Master-info-repository/relay-log-info-repository

These two options were first introduced in MySQL 5.6 as part of a feature called transactional replication. When both set to TABLE, they store the internal replication coordinates in an InnoDB table, and COMMIT changes as part of the same transaction as the replication events being applied.

What this means in practical terms, is that slaves are in a consistent state when they crash. Replication can just resume processing events from the point of failure, and data does not need to be re-imaged from the master or another slave.

Conclusion

As with previous proposals, we are seeking feedback on how these changes will impact you.

  • Do you currently use sync_binlog and transactional replication?
  • Have you considered these features, but decided not to switch? (This is a case where we'd really love to hear from you).
  • Do you agree that these changes will make MySQL safer, and easier to administer?

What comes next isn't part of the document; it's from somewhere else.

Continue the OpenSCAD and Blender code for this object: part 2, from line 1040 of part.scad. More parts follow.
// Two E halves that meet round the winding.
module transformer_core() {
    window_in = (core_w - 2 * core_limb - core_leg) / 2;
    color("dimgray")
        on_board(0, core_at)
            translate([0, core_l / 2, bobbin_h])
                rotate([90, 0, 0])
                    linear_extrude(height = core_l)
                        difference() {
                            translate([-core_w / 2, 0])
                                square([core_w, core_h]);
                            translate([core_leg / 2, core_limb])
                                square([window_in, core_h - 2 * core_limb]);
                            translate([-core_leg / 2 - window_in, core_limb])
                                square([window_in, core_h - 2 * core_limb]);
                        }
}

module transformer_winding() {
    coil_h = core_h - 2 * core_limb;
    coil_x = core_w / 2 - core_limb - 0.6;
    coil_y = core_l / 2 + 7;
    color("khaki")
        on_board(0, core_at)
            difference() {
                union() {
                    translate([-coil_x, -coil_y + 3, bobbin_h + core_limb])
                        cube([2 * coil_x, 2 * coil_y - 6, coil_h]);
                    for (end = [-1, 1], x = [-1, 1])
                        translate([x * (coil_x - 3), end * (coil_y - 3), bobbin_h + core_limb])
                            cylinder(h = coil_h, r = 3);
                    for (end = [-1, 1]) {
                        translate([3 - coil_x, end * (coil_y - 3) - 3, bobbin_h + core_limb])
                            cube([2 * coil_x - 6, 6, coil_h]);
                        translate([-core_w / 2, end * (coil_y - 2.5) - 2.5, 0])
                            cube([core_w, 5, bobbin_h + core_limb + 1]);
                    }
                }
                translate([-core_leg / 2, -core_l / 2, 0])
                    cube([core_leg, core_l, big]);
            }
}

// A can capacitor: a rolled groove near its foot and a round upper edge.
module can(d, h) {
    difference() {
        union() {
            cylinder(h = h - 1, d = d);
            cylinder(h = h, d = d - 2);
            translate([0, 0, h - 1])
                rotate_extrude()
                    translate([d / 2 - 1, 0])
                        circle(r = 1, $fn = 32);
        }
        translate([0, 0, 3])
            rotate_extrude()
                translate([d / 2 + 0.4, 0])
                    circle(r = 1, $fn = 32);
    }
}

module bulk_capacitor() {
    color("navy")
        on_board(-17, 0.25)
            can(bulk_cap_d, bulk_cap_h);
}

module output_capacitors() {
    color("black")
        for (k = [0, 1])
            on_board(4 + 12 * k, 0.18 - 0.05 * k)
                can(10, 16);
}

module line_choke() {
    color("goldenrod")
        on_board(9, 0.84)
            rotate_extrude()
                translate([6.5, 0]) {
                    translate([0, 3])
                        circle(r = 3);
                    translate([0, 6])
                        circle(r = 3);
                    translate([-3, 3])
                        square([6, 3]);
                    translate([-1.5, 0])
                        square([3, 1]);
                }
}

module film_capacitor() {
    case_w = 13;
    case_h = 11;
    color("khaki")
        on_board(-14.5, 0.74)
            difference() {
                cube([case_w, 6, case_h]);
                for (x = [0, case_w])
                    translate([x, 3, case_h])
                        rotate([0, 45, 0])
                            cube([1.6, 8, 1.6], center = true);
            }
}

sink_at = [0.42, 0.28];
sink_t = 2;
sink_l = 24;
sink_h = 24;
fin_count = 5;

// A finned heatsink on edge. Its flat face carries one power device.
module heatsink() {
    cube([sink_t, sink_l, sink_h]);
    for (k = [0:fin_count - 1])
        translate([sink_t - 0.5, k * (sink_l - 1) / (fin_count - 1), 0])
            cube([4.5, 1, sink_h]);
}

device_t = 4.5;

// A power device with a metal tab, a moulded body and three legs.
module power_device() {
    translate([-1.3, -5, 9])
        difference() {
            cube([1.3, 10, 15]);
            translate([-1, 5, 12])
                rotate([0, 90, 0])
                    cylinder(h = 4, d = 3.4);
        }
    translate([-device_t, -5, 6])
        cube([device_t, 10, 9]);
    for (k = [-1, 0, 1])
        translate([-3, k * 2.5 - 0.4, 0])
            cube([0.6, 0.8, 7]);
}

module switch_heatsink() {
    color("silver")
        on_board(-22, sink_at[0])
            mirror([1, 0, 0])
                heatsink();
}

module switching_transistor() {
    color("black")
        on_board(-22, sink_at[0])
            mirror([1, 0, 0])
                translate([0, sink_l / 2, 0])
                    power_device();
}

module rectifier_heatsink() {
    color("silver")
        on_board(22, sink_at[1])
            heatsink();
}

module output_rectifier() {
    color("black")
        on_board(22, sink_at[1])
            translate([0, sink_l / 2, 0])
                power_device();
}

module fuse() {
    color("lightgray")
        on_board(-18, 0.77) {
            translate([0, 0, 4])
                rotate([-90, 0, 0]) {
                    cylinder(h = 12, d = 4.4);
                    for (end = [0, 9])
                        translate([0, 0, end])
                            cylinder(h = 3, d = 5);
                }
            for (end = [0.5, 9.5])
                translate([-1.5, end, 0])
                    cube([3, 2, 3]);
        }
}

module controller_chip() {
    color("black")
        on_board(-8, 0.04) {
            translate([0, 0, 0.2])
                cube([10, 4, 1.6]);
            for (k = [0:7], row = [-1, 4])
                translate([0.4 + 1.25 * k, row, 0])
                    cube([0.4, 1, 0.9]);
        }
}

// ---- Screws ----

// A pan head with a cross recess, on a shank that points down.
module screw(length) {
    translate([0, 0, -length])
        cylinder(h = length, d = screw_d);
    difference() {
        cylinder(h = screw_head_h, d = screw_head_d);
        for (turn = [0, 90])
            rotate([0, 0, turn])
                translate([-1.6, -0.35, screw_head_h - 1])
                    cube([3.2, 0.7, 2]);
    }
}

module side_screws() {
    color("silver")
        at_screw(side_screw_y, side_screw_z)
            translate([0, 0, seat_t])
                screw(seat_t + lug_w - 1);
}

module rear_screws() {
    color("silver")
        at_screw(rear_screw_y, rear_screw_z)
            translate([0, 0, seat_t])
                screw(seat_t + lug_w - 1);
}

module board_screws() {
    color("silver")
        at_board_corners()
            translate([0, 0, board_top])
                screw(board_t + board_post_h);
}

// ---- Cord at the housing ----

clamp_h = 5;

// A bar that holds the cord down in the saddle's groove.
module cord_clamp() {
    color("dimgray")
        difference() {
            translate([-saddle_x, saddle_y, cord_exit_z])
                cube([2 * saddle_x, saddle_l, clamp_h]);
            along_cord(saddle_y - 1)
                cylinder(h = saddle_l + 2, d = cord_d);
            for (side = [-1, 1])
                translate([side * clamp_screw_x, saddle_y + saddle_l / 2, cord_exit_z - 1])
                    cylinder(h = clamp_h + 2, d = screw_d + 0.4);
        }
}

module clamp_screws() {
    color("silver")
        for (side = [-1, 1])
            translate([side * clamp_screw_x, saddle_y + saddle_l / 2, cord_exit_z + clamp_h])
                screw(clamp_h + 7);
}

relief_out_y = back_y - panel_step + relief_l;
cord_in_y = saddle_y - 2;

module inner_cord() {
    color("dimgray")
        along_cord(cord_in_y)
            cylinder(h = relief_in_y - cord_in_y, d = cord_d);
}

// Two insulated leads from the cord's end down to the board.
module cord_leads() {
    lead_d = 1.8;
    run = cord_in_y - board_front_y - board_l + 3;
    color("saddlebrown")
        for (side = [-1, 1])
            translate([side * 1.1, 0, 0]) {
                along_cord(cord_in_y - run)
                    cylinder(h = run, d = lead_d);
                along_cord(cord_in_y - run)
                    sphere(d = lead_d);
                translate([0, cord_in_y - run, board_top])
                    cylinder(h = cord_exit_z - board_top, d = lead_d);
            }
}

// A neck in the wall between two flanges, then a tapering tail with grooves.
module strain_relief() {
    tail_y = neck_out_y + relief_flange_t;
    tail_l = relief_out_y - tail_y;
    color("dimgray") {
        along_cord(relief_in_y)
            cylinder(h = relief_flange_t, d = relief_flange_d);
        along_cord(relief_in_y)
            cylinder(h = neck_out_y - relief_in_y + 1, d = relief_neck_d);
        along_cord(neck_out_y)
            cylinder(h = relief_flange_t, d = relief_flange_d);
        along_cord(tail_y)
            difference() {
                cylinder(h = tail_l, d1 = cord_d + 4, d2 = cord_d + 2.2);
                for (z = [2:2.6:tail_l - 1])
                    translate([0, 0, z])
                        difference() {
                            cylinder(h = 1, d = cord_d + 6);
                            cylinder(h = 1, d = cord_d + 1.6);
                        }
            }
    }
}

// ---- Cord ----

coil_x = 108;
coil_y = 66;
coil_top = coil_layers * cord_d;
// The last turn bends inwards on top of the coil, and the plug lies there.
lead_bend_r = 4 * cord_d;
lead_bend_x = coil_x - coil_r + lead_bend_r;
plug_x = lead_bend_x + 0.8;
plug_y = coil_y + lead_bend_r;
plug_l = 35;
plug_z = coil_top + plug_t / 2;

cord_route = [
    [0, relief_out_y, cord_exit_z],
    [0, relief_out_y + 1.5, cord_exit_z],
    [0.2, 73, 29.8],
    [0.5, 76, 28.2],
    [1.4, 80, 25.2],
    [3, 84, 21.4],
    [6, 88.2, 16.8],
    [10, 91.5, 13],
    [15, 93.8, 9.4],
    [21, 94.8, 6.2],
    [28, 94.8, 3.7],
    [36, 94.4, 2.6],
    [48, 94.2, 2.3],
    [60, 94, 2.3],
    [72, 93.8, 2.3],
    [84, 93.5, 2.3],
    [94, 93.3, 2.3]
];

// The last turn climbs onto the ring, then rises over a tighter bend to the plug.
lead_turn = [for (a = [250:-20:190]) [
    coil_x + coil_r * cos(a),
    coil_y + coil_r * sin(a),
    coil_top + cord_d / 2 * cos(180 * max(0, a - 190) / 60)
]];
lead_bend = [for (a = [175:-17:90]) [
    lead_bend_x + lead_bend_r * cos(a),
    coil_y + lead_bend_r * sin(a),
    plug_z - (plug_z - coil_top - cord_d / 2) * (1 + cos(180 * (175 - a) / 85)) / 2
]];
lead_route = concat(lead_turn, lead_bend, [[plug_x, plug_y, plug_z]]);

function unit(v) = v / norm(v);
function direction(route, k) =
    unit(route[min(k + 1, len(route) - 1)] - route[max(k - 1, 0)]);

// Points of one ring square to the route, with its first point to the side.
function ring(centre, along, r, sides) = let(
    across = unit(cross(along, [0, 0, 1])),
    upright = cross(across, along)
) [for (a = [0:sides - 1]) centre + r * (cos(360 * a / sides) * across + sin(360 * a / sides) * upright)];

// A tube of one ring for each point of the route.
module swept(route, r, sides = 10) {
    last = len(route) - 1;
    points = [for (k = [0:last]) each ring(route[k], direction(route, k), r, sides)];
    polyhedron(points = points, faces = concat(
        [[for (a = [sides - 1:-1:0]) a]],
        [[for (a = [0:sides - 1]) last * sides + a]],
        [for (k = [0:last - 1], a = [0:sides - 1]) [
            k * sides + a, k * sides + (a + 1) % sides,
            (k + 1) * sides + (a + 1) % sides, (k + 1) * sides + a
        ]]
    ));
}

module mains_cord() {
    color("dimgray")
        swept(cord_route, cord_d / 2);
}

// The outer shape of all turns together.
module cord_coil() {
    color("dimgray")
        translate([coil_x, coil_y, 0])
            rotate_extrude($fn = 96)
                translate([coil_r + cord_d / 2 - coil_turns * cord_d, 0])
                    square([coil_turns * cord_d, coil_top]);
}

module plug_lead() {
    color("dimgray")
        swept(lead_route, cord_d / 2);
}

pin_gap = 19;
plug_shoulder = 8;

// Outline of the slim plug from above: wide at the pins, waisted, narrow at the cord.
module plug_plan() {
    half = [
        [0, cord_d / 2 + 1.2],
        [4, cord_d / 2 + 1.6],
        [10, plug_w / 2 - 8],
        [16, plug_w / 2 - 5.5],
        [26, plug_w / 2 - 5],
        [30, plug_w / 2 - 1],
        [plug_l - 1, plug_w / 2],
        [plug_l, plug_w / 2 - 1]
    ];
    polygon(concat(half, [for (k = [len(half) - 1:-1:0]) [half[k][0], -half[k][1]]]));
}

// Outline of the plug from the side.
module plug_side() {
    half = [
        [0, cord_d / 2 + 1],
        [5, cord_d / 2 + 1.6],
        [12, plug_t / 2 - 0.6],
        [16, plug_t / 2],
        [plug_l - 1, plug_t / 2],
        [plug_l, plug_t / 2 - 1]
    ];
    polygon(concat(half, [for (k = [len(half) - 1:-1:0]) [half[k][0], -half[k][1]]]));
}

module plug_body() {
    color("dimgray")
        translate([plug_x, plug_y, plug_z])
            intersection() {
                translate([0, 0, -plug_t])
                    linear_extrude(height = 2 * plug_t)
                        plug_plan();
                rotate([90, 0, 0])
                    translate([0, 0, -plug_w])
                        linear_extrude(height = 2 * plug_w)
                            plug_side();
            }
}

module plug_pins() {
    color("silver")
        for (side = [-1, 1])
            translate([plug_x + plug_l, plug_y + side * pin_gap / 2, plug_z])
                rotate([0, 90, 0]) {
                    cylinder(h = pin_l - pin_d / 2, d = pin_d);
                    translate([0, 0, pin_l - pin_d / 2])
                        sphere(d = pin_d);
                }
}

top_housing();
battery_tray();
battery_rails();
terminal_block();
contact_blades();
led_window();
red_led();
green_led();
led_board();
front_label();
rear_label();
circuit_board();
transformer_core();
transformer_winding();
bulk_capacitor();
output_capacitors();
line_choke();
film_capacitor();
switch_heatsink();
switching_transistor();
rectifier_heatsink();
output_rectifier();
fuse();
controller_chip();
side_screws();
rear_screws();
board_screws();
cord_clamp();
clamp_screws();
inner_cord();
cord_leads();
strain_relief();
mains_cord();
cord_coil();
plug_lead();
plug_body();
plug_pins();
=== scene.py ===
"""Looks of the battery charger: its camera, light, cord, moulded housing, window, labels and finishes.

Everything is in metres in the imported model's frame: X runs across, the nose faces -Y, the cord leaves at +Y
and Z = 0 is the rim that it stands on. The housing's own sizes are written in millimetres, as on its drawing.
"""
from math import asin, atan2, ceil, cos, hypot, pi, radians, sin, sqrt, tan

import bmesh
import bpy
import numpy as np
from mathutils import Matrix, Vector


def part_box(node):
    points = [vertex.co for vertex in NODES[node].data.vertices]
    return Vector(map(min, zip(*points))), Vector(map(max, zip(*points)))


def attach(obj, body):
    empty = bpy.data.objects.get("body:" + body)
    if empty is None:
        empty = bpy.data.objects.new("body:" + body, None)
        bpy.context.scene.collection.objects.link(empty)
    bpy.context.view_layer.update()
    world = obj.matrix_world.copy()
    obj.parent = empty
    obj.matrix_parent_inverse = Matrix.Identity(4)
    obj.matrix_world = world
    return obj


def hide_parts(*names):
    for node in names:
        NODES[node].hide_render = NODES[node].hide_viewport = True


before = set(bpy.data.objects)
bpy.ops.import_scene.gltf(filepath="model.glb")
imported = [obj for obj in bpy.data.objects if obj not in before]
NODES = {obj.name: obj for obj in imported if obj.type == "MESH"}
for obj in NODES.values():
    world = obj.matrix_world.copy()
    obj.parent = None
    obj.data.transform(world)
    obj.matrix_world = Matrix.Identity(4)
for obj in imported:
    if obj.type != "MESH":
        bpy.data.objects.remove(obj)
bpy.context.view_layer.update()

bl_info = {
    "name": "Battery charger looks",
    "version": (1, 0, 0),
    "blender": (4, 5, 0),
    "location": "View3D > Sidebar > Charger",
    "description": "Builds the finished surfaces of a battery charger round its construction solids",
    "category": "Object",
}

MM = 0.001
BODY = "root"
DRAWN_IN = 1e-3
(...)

Please leave a comment, or get in touch!

  • Kristian Köhntopp

    When enabling TABLE for master relay info repository, you are introducing InnoDB tables to mysql.*

    I welcome the change, but request that you

    - do that when you turn mysql.* into InnoDB anyway
    - get rid of the log tables in mysql.* as well, as they have no place in a config schema anyway

    It is useful to limit the number of engines in your config schema in order to simplify administration. It is also useful to limit the size of your config schema in order to enable fast restore. Log tables in a config schema work against that.

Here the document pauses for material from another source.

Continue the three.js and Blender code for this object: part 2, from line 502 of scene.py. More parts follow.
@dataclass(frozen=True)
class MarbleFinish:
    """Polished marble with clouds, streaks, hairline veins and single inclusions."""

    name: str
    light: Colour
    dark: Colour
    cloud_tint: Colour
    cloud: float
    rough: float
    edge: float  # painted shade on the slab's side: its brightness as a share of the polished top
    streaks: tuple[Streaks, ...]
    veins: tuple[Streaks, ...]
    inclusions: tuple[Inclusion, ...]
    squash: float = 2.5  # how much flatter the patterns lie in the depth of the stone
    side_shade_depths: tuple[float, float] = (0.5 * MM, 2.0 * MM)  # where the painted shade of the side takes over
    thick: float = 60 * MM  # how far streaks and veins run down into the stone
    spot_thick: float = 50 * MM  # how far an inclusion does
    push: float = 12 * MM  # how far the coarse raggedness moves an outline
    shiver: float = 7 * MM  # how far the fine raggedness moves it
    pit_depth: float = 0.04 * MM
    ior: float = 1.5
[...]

    • http://www.tocker.ca/ Morgan Tocker

      I have to agree with you here - I don't see a good fit got the log tables moving forward: http://www.tocker.ca/2013/11/21/commentary-on-mysql-slow-query-collection-sources.html

      Would you agree that deprecation + removal (rather than relocating to elsewhere) is the correct approach?

      • Kristian Köhntopp

        I agree that the config schema is not the correct place for this.

        I can see why having that information in a table instead of a log file is sexy - it makes stuff searchable.

        I agree that the information logged at the moment is incomplete (when looking just at that log). And I know about other ways of getting that information out of the server, i.e. P_S and tooling for that.

        So

        - if you are keeping the log files around, and if you want to keep them around as tables
        -- these tables cannot be MyISAM, ever, or anything else that table locks, because otherwise you are again limiting server performance with one giant lock. That's something you have been working very hard to get rid of.
        -- these tables cannot reside in the mysql.* config schema.
        -- these tables or logs need to include more complete information that presently is available

        Actually, I'd like to see TABLE_CATALOG put to use and have a sys namespace that includes current mysql.* as sys.config. There might be a sys.log, the ps_helpers and friends as sys.tools and p_s and i_s might also go there.

        That would be completely separated from any user catalog and the schemas and tables in there. Much cleaner that the current setup.

        On the other hand there little point in reinventing something that pumps p_s data into fluentd, elasticsearch and kibana (or graphite and grafana). Plenty of these things exist home cooked or ready made, and they are proven to scale.

        Poor windows guys, I don't know how much of that works on their platform.

  • Kristian Köhntopp

    I have had several HP machines running a very extremely heavy write load on SSD for over a year:

    MySQL 5.6 on machines that hold materialized views of Booking.com's hotel room availability data. These boxes see a lot of writes and need to run on SSD for write performance.

    After initial problems with SSD reliability these machine got the magic firmware update and since then show pretty stable performance and no failures. Their SSD lifetime prediction is also not alarming.

    A redo log will usually generate write load only on a single hot point on the SSD and their internal wear leveling can deal with that just fine.

    It's the graphite boxes with thousands of *.wsp files that are concurrently being written to, that eat through SSD in weeks, despite memcache write caching and stuff.